--- begin TASK DATA ---

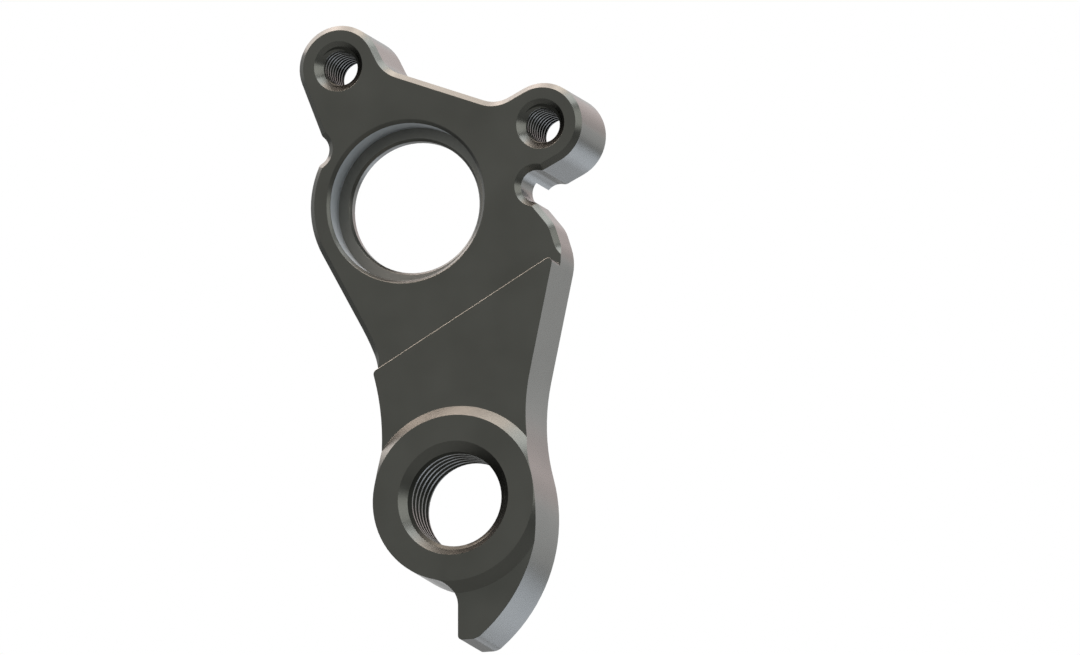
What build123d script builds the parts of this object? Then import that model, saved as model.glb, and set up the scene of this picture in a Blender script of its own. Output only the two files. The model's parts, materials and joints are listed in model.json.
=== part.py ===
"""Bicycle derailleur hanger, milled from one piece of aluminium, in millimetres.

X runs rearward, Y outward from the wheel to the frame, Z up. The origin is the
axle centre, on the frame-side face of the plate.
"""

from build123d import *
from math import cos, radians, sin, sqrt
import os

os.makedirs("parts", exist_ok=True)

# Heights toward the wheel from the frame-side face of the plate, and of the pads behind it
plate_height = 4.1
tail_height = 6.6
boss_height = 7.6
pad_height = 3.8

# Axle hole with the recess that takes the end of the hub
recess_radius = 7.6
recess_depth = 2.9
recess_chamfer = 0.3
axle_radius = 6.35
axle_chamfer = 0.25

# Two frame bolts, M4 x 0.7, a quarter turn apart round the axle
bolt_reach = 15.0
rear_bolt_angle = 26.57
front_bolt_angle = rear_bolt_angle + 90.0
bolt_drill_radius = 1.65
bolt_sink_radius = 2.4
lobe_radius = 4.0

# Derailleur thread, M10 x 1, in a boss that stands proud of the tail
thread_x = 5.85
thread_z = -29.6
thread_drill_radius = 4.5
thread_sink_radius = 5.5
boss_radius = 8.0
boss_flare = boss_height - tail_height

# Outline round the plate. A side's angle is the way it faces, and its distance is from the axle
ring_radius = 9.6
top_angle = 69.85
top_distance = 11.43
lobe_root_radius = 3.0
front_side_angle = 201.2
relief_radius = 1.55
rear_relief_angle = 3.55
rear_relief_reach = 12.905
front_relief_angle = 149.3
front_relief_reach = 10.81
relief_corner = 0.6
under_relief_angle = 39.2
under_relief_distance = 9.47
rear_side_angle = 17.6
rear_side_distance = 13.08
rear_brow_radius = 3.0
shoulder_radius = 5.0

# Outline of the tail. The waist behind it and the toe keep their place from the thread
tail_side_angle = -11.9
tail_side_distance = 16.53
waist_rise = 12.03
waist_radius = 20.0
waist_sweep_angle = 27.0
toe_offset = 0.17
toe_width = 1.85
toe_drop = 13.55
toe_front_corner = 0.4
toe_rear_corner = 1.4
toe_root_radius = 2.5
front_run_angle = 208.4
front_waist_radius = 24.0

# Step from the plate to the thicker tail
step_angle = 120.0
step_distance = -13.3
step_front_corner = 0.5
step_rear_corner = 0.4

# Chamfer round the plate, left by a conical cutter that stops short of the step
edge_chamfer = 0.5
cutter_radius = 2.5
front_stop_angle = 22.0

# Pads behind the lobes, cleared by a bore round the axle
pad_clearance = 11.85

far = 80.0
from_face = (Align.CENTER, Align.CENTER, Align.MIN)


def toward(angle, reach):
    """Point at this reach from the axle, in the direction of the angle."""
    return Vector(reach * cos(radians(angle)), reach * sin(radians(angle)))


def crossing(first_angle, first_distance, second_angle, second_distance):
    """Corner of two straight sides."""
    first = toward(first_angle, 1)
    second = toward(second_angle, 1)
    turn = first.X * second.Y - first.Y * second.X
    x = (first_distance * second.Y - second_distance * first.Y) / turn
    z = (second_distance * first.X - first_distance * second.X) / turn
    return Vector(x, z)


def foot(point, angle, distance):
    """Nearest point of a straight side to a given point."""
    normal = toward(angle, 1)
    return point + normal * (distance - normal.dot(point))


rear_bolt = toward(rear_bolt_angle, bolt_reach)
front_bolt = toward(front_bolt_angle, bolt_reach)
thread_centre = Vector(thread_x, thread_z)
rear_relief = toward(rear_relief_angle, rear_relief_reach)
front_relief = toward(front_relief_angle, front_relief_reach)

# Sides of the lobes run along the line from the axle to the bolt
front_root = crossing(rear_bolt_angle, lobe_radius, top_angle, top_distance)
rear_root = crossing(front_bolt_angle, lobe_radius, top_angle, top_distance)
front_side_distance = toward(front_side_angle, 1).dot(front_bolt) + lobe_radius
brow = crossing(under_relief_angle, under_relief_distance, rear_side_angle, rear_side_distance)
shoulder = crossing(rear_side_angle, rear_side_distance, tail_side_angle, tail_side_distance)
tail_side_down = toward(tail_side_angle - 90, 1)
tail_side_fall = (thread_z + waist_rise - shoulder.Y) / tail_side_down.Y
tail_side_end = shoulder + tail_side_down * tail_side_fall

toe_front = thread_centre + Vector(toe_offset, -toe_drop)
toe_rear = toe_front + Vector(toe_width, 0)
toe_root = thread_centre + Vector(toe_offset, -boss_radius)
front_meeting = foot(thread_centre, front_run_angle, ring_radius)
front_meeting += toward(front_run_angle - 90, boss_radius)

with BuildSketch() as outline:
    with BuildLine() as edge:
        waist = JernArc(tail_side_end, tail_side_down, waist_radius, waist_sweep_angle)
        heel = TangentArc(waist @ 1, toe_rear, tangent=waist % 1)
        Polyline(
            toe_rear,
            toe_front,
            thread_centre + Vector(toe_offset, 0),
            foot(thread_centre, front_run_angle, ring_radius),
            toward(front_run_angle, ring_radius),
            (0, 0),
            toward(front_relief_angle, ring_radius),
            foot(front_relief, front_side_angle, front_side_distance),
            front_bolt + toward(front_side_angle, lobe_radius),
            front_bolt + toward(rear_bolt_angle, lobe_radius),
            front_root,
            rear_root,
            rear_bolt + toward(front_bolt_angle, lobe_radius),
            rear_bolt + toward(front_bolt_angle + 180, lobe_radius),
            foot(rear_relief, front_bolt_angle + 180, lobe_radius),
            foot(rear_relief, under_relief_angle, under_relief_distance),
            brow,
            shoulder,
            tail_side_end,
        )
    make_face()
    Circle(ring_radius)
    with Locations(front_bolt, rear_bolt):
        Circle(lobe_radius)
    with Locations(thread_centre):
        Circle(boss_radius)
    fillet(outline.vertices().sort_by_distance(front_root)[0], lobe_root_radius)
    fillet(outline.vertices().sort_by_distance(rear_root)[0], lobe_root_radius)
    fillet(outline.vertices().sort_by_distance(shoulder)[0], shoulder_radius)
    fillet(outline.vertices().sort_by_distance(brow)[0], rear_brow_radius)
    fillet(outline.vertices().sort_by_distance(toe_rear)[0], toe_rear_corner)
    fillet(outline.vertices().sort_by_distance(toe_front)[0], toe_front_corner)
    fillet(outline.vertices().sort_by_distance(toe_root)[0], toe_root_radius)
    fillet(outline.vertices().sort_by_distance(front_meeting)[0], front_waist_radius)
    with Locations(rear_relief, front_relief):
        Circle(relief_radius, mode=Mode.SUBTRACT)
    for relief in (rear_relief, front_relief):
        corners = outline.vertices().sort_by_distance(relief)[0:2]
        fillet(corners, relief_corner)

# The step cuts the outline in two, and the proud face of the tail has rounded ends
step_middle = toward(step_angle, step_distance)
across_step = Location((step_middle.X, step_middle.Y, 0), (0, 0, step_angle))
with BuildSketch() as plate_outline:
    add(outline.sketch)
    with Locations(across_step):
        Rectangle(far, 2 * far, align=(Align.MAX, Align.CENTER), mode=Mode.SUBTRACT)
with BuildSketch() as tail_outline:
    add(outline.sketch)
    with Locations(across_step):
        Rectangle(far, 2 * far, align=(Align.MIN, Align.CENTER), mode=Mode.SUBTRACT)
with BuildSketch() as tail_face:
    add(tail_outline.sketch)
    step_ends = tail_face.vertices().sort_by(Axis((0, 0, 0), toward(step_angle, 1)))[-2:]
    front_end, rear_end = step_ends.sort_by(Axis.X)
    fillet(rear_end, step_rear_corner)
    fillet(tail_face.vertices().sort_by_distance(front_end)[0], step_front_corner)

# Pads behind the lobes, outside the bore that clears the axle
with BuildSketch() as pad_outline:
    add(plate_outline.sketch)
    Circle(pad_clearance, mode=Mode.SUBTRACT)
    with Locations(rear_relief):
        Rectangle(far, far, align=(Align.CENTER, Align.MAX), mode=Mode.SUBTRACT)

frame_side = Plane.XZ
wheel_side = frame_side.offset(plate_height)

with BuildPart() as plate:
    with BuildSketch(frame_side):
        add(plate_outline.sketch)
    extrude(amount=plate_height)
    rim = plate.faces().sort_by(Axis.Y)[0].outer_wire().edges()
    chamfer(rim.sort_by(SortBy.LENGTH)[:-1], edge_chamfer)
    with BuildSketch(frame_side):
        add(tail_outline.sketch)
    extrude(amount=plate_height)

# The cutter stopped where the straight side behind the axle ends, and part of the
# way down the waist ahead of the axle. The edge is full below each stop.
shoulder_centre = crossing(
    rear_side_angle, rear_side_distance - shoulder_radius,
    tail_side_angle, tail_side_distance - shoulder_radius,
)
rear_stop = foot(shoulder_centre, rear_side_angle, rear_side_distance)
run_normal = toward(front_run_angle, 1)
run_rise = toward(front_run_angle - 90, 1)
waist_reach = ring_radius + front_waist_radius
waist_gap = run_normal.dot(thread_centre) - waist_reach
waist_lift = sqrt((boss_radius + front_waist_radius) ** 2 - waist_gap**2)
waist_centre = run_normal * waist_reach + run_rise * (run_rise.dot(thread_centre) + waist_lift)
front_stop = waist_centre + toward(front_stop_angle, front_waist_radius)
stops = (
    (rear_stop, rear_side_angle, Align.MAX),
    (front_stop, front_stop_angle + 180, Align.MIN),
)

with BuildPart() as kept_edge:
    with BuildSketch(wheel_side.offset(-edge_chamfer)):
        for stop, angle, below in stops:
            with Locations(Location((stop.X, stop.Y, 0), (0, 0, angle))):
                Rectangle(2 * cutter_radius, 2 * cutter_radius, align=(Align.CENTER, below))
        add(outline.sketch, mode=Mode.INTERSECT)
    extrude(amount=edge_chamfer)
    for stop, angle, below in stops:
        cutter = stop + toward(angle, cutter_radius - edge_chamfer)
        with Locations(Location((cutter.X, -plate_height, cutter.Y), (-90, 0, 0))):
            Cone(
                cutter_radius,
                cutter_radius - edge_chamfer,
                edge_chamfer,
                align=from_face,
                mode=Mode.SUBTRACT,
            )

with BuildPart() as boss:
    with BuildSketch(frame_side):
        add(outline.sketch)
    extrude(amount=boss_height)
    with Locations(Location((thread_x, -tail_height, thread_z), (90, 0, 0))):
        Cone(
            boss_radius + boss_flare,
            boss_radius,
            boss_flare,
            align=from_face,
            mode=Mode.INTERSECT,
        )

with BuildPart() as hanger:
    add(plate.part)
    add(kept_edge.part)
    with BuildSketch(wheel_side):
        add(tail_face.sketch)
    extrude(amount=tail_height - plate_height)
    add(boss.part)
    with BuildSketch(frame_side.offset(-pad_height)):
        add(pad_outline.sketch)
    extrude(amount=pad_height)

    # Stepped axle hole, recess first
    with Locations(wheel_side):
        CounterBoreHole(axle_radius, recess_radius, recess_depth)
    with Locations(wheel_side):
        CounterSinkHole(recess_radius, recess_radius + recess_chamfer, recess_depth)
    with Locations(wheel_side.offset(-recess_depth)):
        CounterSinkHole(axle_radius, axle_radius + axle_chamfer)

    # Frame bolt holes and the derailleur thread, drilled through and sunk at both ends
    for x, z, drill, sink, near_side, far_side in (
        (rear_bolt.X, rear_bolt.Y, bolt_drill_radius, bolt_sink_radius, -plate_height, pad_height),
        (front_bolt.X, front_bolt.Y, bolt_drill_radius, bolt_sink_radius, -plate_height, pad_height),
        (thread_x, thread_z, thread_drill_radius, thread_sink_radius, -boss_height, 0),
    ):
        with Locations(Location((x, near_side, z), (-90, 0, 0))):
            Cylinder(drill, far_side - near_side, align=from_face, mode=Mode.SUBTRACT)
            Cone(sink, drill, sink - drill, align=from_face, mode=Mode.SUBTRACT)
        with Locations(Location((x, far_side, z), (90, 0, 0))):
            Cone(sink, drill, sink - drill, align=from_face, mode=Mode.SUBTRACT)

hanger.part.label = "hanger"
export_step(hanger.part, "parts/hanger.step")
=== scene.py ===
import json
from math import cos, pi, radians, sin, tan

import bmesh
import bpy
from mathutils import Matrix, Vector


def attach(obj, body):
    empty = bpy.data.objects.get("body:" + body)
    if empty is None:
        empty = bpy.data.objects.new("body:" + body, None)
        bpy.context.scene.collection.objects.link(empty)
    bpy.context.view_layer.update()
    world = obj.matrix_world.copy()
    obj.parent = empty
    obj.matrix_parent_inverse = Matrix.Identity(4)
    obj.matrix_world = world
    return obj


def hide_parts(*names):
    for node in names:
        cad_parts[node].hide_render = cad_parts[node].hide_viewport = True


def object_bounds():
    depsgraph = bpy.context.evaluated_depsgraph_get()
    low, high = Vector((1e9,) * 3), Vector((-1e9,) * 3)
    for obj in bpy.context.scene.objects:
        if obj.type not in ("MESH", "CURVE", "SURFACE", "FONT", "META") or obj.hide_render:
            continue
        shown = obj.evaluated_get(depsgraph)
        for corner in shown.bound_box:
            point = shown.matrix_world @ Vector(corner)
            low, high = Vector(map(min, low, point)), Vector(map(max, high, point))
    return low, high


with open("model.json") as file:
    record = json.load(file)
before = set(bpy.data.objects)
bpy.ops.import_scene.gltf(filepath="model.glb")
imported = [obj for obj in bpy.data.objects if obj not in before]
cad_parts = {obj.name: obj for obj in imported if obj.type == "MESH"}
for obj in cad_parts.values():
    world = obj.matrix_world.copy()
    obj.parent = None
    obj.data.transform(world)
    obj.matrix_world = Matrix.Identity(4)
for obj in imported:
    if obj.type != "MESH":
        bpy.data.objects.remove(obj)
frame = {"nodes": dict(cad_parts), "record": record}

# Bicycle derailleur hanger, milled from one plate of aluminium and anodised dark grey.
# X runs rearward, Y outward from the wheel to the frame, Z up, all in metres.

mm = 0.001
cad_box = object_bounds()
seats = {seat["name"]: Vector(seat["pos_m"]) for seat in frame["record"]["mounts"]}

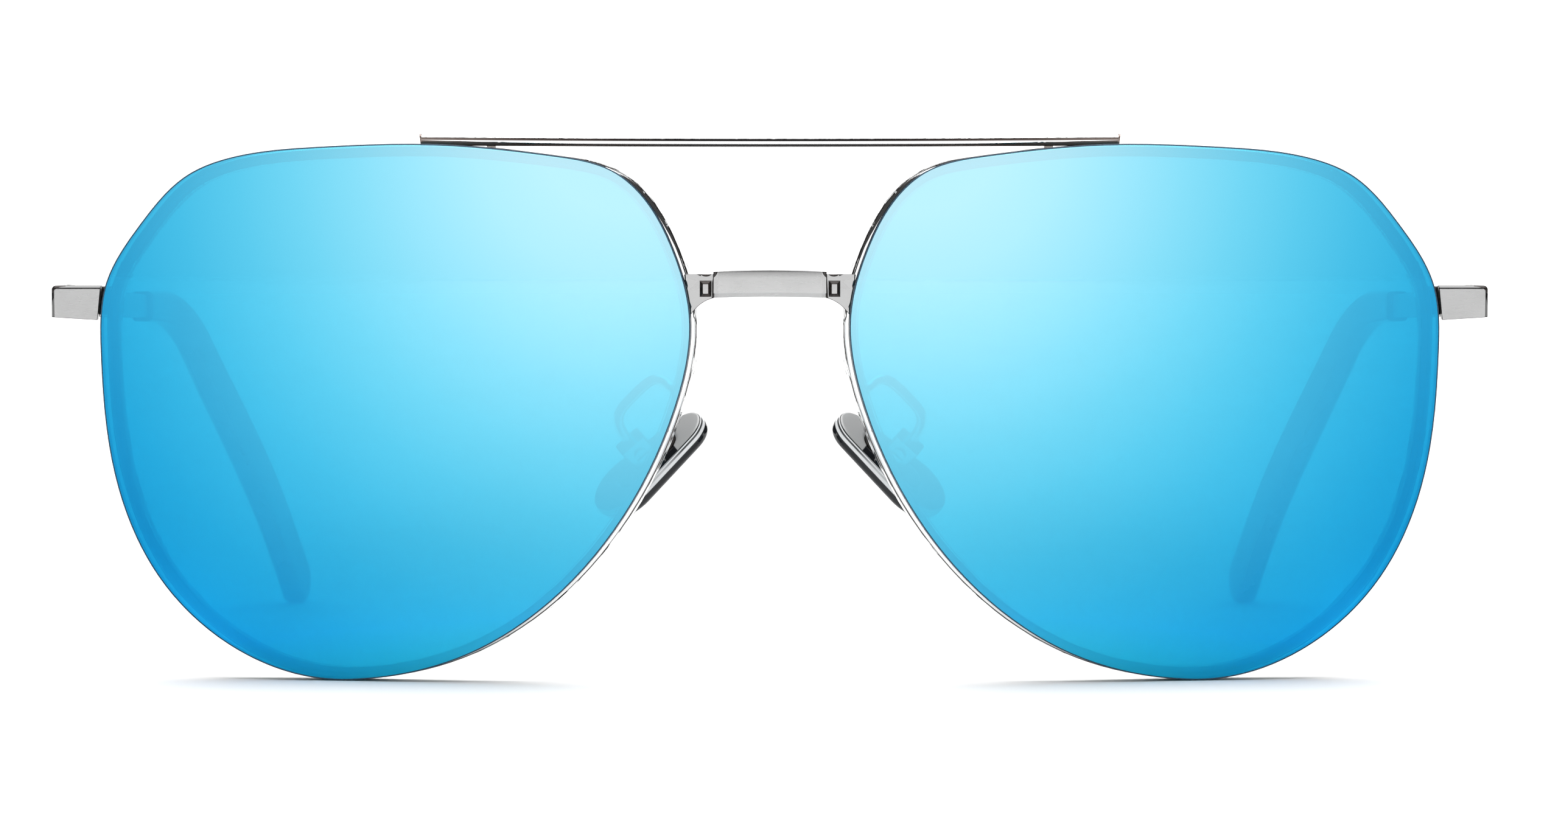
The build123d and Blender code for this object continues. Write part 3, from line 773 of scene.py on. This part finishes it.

--- end TASK DATA ---

Filter the data, keeping only the lines that contain "model".

FINISHED ANSWER
What build123d script builds the parts of this object? Then import that model, saved as model.glb, and set up the scene of this picture in a Blender script of its own. Output only the two files. The model's parts, materials and joints are listed in model.json.
with open("model.json") as file:
bpy.ops.import_scene.gltf(filepath="model.glb")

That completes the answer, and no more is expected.